Write out exactly the lines from the line with "cut(clamp, rod(RELIEF_RADIUS +" through the line with "ALONG_X = Matrix.Rotation(math.pi", including both, and nothing more.

---

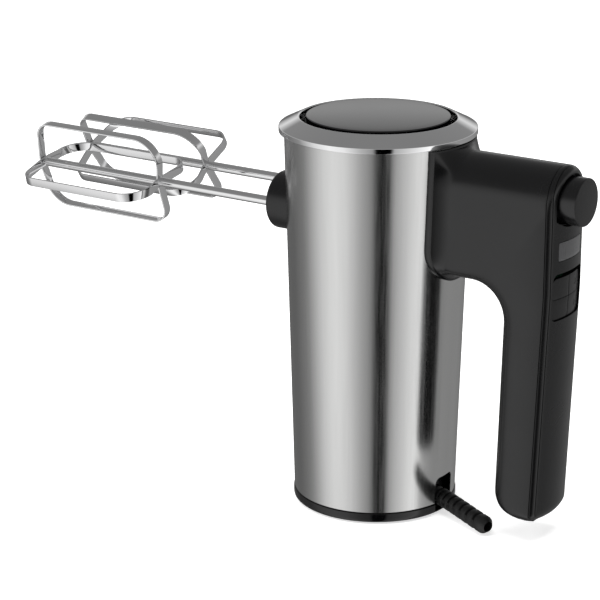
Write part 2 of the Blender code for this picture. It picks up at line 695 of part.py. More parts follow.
def handle_sections(front):
    """Closed sections from the arm's front end round to the grip's foot."""
    spread = spread_across()
    sections = []
    for x in (front, (front + INNER_CORNER_X) / 2):
        outer = [(x, y, arch_top(y)) for y in spread]
        inner = [(x, y, ARM_UNDERSIDE + edge_drop(y, ARM_EDGE)) for y in reversed(spread)]
        sections.append(outer + inner)
    for degrees in (90, 80, 70, 64, 60, 58, 55, 50, 42, 32, 20, 9):
        angle = math.radians(degrees)
        along, up = math.cos(angle), math.sin(angle)
        share = degrees / 90
        outer = []
        inner = []
        for y in spread:
            reach = fan_outer(y, angle)
            outer.append((INNER_CORNER_X + reach * along, y, INNER_CORNER_Z + reach * up))
        for y in reversed(spread):
            drop = share * edge_drop(y, ARM_EDGE) + (1 - share) * edge_drop(y, GRIP_EDGE)
            reach = INNER_CORNER_RADIUS + drop
            inner.append((INNER_CORNER_X + reach * along, y, INNER_CORNER_Z + reach * up))
        sections.append(outer + inner)
    foot = GRIP_BOTTOM + FOOT_EDGE_INNER
    for z in (INNER_CORNER_Z, 85, 60, 38, foot):
        outer = [(rear_x(y, z), y, z) for y in spread]
        inner = [(grip_inner_x(y, z), y, z) for y in reversed(spread)]
        sections.append(outer + inner)
    for degrees in (25, 45, 65, 90):
        z = foot - FOOT_EDGE_INNER * math.sin(math.radians(degrees))
        sink_inner = FOOT_EDGE_INNER * (1 - math.cos(math.radians(degrees)))
        over = max(GRIP_BOTTOM + FOOT_EDGE_OUTER - z, 0)
        sink_outer = FOOT_EDGE_OUTER - math.sqrt(FOOT_EDGE_OUTER**2 - over**2)
        narrow = (HANDLE_HALF_WIDTH - sink_outer) / HANDLE_HALF_WIDTH
        outer = [(rear_x(y, z) - sink_outer, y * narrow, z) for y in spread]
        inner = [(grip_inner_x(y, z) + sink_inner, y * narrow, z) for y in reversed(spread)]
        sections.append(outer + inner)
    return sections


def handle_solid(front=40.0):
    sections = handle_sections(front)
    around = len(sections[0])
    points = [point for section in sections for point in section]
    last = len(points) - around
    faces = [list(range(around)), list(range(last, last + around))]
    for level in range(len(sections) - 1):
        for step in range(around):
            after = (step + 1) % around
            low, high = level * around, (level + 1) * around
            faces.append([low + step, low + after, high + after, high + step])
    return points, faces


def behind_seam(offset):
    """The space behind the shell's seam with the rear cover."""
    x = SEAM_X + offset
    low = x - REAR_LEAN * REAR_LEAN_START
    outline = [(low, 0), (130, 0), (130, 200), (x, 200), (x, REAR_LEAN_START)]
    return prism(outline, -30, 30, "XZ")


def make_shell():
    shell = solid("handle_shell", handle_solid(), "black_satin")
    cut(shell, body_cone(FLANGE_THICKNESS + 2 * GAP, 100, 200))
    cut(shell, behind_seam(0))
    half = HOLLOW_HALF_WIDTH
    cut(shell, box((GRIP_HOLLOW_X, -half, GRIP_HOLLOW_BOTTOM), (120, half, 150)))
    cut(shell, box((ARM_HOLLOW_X, -half, ARM_HOLLOW_BOTTOM), (120, half, ARM_HOLLOW_TOP)))
    cut(shell, rod(12, 88, 120, 32), at=(0, 0, BUTTON_Z), turn=ALONG_X)
    cut(shell, rod(3, 30, 60, 16), at=(0, 0, BUTTON_Z), turn=ALONG_X)
    cut(shell, box((30, -7, 144), (60, 7, 158)))
    for height in HANDLE_SCREWS.values():
        cut(shell, rod(1.8, 30, 57, 12), at=(0, 0, height), turn=ALONG_X)


def make_flange():
    half, corner = FLANGE_HALF_WIDTH, FLANGE_CORNER
    corner_z = FLANGE_BOTTOM + corner
    outline = [(-half, FLANGE_TOP), (-half, corner_z + 2)]
    outline += arc((corner - half, corner_z), corner, 180, 270, 7)
    outline += arc((half - corner, corner_z), corner, 270, 360, 7)
    outline += [(half, FLANGE_TOP)]
    flange = solid("handle_flange", prism(outline, 30, 60, "YZ"), "black_satin")
    keep(flange, body_cone(GAP + FLANGE_THICKNESS, 100, 200))
    cut(flange, body_cone(GAP, 90, 210))
    cut(flange, box(*YOKE_OPENING))
    for place, height in HANDLE_SCREWS.items():
        cut(flange, rod(SCREW_HOLE_RADIUS, 30, 60, 12), at=(0, 0, height), turn=ALONG_X)
        screw = lathe([(0, 38.3), (2.6, 38.3), (2.6, 40.4), (1.4, 40.4), (1.4, 56), (0, 56)], 12)
        solid(f"handle_screw_{place}", screw, "steel", at=(0, 0, height), turn=ALONG_X)


def make_rear_cover():
    cover = solid("rear_cover", handle_solid(), "black_satin")
    keep(cover, behind_seam(GAP))
    cut(cover, rod(BUTTON_RADIUS + 0.4, 90, 120, 48), at=(0, 0, BUTTON_Z), turn=ALONG_X)
    pocket = sagging_arch(POCKET_HALF_WIDTH, BUTTON_Z + 0.01, POCKET_SHOULDER, POCKET_BOTTOM)
    cut(cover, prism(pocket, POCKET_FLOOR_X, 120, "YZ"))
    side = WINDOW_HALF_WIDTH + GAP
    cut(cover, box((90, -side, WINDOW_BOTTOM - GAP), (120, side, WINDOW_TOP + GAP)))
    side = KEYPAD_HALF_WIDTH
    cut(cover, box((90, -side, KEYPAD_BOTTOM), (120, side, KEYPAD_TOP)))


def make_controls():
    window = solid("display_window", handle_solid(), "smoked_window")
    side = WINDOW_HALF_WIDTH
    keep(window, box((102.5, -side, WINDOW_BOTTOM), (120, side, WINDOW_TOP)))
    for name, (low_y, low_z) in KEY_CORNERS.items():
        key = solid(name, handle_solid(), "black_satin", at=(-KEY_SETBACK, 0, 0))
        keep(key, box((99.0, low_y, low_z), (120, low_y + KEY_WIDTH, low_z + KEY_HEIGHT)))
    solid("control_board", box((94.6, -12, 105), (96.2, 12, 155)), "board_green")

    radius, face = BUTTON_RADIUS, BUTTON_FACE
    cap = [(0, face), (radius - 0.7, face), (radius, face - 0.7), (radius, 98.5), (9.6, 98.5)]
    cap += [(9.6, 109.5), (3.4, 109.5), (3.4, 99.5), (0, 99.5)]
    solid("eject_button", lathe(cap, 32), "black_satin", at=(0, 0, BUTTON_Z), turn=ALONG_X)


def make_ejector():
    push_rod = rod(ROD_RADIUS, 25, 99.2, 16)
    yoke = solid("ejector_yoke", push_rod, "steel", at=(0, 0, BUTTON_Z), turn=ALONG_X)
    crossbar = [(-25, 144.5), (25, 144.5), (25, 154.5), (6, 158), (4.5, 173), (-4.5, 173)]
    crossbar += [(-6, 158), (-25, 154.5)]
    join(yoke, prism(crossbar, 24.3, 26.8, "YZ"))
    join(yoke, rod(5.2, 64.3, 66, 20), at=(0, 0, BUTTON_Z), turn=ALONG_X)
    make_spring()


def make_spring():
    """A coil round the rod, between the arm's front wall and the rod's collar."""
    coil = bpy.data.curves.new("eject_spring", "CURVE")
    coil.dimensions = "3D"
    coil.bevel_depth = SPRING_WIRE_RADIUS * MM
    coil.bevel_resolution = 1
    coil.use_fill_caps = True
    steps = 14
    count = SPRING_TURNS * steps
    line = coil.splines.new("POLY")
    line.points.add(count)
    for index, point in enumerate(line.points):
        angle = 2 * math.pi * index / steps
        along = SPRING_START_X + SPRING_LENGTH * index / count
        across, up = SPRING_RADIUS * math.cos(angle), SPRING_RADIUS * math.sin(angle)
        point.co = (along * MM, across * MM, (BUTTON_Z + up) * MM, 1)
    spring = bpy.data.objects.new("eject_spring", coil)
    bpy.context.scene.collection.objects.link(spring)
    coil.materials.append(material("steel"))


# ---------------------------------------------------------------- strain relief


def relief_point(share):
    """Straight through the clamp, then a cubic curve out of the notch and down to just above the table."""
    if share < RELIEF_STRAIGHT_SHARE:
        along = RELIEF_START_X + (RELIEF_BEND_X - RELIEF_START_X) * share / RELIEF_STRAIGHT_SHARE
        return Vector((along, 0.0, RELIEF_Z))
    ahead = (share - RELIEF_STRAIGHT_SHARE) / (1 - RELIEF_STRAIGHT_SHARE)
    left = 1 - ahead
    weights = (left**3, 3 * left**2 * ahead, 3 * left * ahead**2, ahead**3)
    points = ((RELIEF_BEND_X, 0, RELIEF_Z), (42, -1, RELIEF_Z), (56, -8.8, 6.4), RELIEF_END)
    return sum((Vector(point) * weight for point, weight in zip(points, weights)), Vector())


def relief_ring(share, radius, segments):
    here = relief_point(share)
    run = (relief_point(share + 0.001) - here).normalized()
    side = Vector((-run.y, run.x, 0)).normalized()
    up = side.cross(run)
    ring = []
    for step in range(segments):
        angle = 2 * math.pi * step / segments
        ring.append(here + side * radius * math.cos(angle) + up * radius * math.sin(angle))
    return ring


def make_strain_relief():
    segments = 10
    rings = [relief_ring(0.0, RELIEF_RADIUS, segments), relief_ring(0.24, RELIEF_RADIUS, segments)]
    for rib in range(RIB_COUNT):
        start = RIB_START + rib * RIB_PITCH
        rings.append(relief_ring(start, RELIEF_GROOVE_RADIUS, segments))
        rings.append(relief_ring(start + 0.25 * RIB_PITCH, RELIEF_GROOVE_RADIUS, segments))
        rings.append(relief_ring(start + 0.3 * RIB_PITCH, RELIEF_RADIUS, segments))
        rings.append(relief_ring(min(start + 0.95 * RIB_PITCH, 0.999), RELIEF_RADIUS, segments))
    for share in (0.999, 0.7, 0.4, 0.0):
        rings.append(relief_ring(share, RELIEF_BORE_RADIUS, segments))
    points = [point for ring in rings for point in ring]
    faces = []
    count = len(rings)
    for level in range(count):
        low, high = level * segments, (level + 1) % count * segments
        for step in range(segments):
            after = (step + 1) % segments
            faces.append([low + step, low + after, high + after, high + step])
    solid("strain_relief", (points, faces), "rubber")

    clamp = solid("cord_clamp", box((29.5, -6.8, 4.5), (35.6, 6.8, 16)), "black_satin")
    cut(clamp, rod(RELIEF_RADIUS + GAP + 0.2, 20, 40, 20), at=(0, 0, RELIEF_Z), turn=ALONG_X)


def main():
    for existing in list(bpy.data.objects):
        bpy.data.objects.remove(existing)
    make_base()
    make_sleeve()
    make_top()
    make_motor()
    make_gears()
    make_gearbox()
    make_collar()
    make_beaters()
    make_shell()
    make_flange()
    make_rear_cover()
    make_controls()
    make_ejector()
    make_strain_relief()


main()
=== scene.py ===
import json
import math

import bmesh
import bpy
from mathutils import Matrix, Vector


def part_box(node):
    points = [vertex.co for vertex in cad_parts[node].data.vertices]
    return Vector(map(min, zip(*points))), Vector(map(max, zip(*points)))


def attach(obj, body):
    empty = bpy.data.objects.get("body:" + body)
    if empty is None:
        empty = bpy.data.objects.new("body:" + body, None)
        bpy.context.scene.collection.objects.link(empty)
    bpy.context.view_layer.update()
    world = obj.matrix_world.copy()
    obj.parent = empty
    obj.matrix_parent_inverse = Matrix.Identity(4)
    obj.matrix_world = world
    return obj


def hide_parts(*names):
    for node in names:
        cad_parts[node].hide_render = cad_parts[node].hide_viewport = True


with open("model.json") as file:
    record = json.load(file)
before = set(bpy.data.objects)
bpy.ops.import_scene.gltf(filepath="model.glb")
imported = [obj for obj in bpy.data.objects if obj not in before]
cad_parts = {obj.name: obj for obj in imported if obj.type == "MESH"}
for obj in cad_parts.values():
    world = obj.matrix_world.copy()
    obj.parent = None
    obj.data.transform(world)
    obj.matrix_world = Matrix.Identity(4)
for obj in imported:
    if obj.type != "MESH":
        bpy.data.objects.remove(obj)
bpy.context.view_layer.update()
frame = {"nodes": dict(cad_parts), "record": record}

MM = 0.001
NODES = frame["nodes"]
RECORD = frame["record"]
SLOT_OF = {part["node"]: part["material_slot"] for part in RECORD["subparts"]}
BODY_OF = {node: body for body, nodes in RECORD["behaviour"]["bodies"].items() for node in nodes}
ALONG_X = Matrix.Rotation(math.pi / 2, 4, "Y")


def low(node, axis):
    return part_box(node)[0][axis] / MM


def high(node, axis):
    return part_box(node)[1][axis] / MM


# Sizes in millimetres, read from the frame wherever it holds them.
SLEEVE_BOTTOM, SLEEVE_TOP = low("steel_sleeve", 2), high("steel_sleeve", 2)
SLEEVE_RADIUS_TOP = high("steel_sleeve", 1)
SLEEVE_RADIUS_BOTTOM = 40.2
SLEEVE_WALL = 0.8
BEZEL_RADIUS, BEZEL_TOP = high("top_bezel", 1), high("top_bezel", 2)
BEZEL_BORE = 37.9
CAP_RADIUS, CAP_TOP = high("top_cap", 1), high("top_cap", 2)
CAP_RISE = 0.5
BASE_RADIUS = high("base_plate", 1)
PAD_RADIUS, PAD_TOP = high("base_pad", 1), high("base_pad", 2)
NOTCH_HALF_WIDTH, NOTCH_TOP = 7.4, 18.8
COLLAR_FRONT, COLLAR_HALF_WIDTH = low("beater_collar", 0), high("beater_collar", 1)
SPINDLE_Z = (low("beater_collar", 2) + high("beater_collar", 2)) / 2
COLLAR_HALF_HEIGHT = high("beater_collar", 2) - SPINDLE_Z
SPINDLE_OFFSET = (low("right_spindle", 1) + high("right_spindle", 1)) / 2
COLLAR_SEAT_RADIUS, COLLAR_EDGE = 42.35, 1.6
BORE_RADIUS = 6.1
FIT = 0.3
BASE_LIP, BASE_SCREW_Y = 0.4, 24.0
PAD_GROOVES, PAD_GROOVE_WIDTH, PAD_GROOVE_DEPTH = (12, 24), 1.2, 0.5
SCREW_HEIGHTS, SCREW_HOLE_RADIUS = (136.0, 176.8), 1.9
YOKE_OPENING = ((30, -10, 142), (60, 10, 172.6))

SHAFT_RADIUS = 2.35
BEATER_TIP, BEATER_REAR = -193.0, -116.8
CAGE_RADIUS = 23.0
STRIP_WIDTH, STRIP_THICKNESS, STRIP_EDGE = 4.7, 0.9, 0.22
ARM_SLANT, CORNER_TIGHT, CORNER_WIDE = 1.4, 8.0, 13.0
LEFT_PHASE = math.radians(13)
RIGHT_PHASE = math.radians(45) - LEFT_PHASE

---

> _The result_:
    cut(clamp, rod(RELIEF_RADIUS + GAP + 0.2, 20, 40, 20), at=(0, 0, RELIEF_Z), turn=ALONG_X)


def main():
    for existing in list(bpy.data.objects):
        bpy.data.objects.remove(existing)
    make_base()
    make_sleeve()
    make_top()
    make_motor()
    make_gears()
    make_gearbox()
    make_collar()
    make_beaters()
    make_shell()
    make_flange()
    make_rear_cover()
    make_controls()
    make_ejector()
    make_strain_relief()


main()
=== scene.py ===
import json
import math

import bmesh
import bpy
from mathutils import Matrix, Vector


def part_box(node):
    points = [vertex.co for vertex in cad_parts[node].data.vertices]
    return Vector(map(min, zip(*points))), Vector(map(max, zip(*points)))


def attach(obj, body):
    empty = bpy.data.objects.get("body:" + body)
    if empty is None:
        empty = bpy.data.objects.new("body:" + body, None)
        bpy.context.scene.collection.objects.link(empty)
    bpy.context.view_layer.update()
    world = obj.matrix_world.copy()
    obj.parent = empty
    obj.matrix_parent_inverse = Matrix.Identity(4)
    obj.matrix_world = world
    return obj


def hide_parts(*names):
    for node in names:
        cad_parts[node].hide_render = cad_parts[node].hide_viewport = True


with open("model.json") as file:
    record = json.load(file)
before = set(bpy.data.objects)
bpy.ops.import_scene.gltf(filepath="model.glb")
imported = [obj for obj in bpy.data.objects if obj not in before]
cad_parts = {obj.name: obj for obj in imported if obj.type == "MESH"}
for obj in cad_parts.values():
    world = obj.matrix_world.copy()
    obj.parent = None
    obj.data.transform(world)
    obj.matrix_world = Matrix.Identity(4)
for obj in imported:
    if obj.type != "MESH":
        bpy.data.objects.remove(obj)
bpy.context.view_layer.update()
frame = {"nodes": dict(cad_parts), "record": record}

MM = 0.001
NODES = frame["nodes"]
RECORD = frame["record"]
SLOT_OF = {part["node"]: part["material_slot"] for part in RECORD["subparts"]}
BODY_OF = {node: body for body, nodes in RECORD["behaviour"]["bodies"].items() for node in nodes}
ALONG_X = Matrix.Rotation(math.pi / 2, 4, "Y")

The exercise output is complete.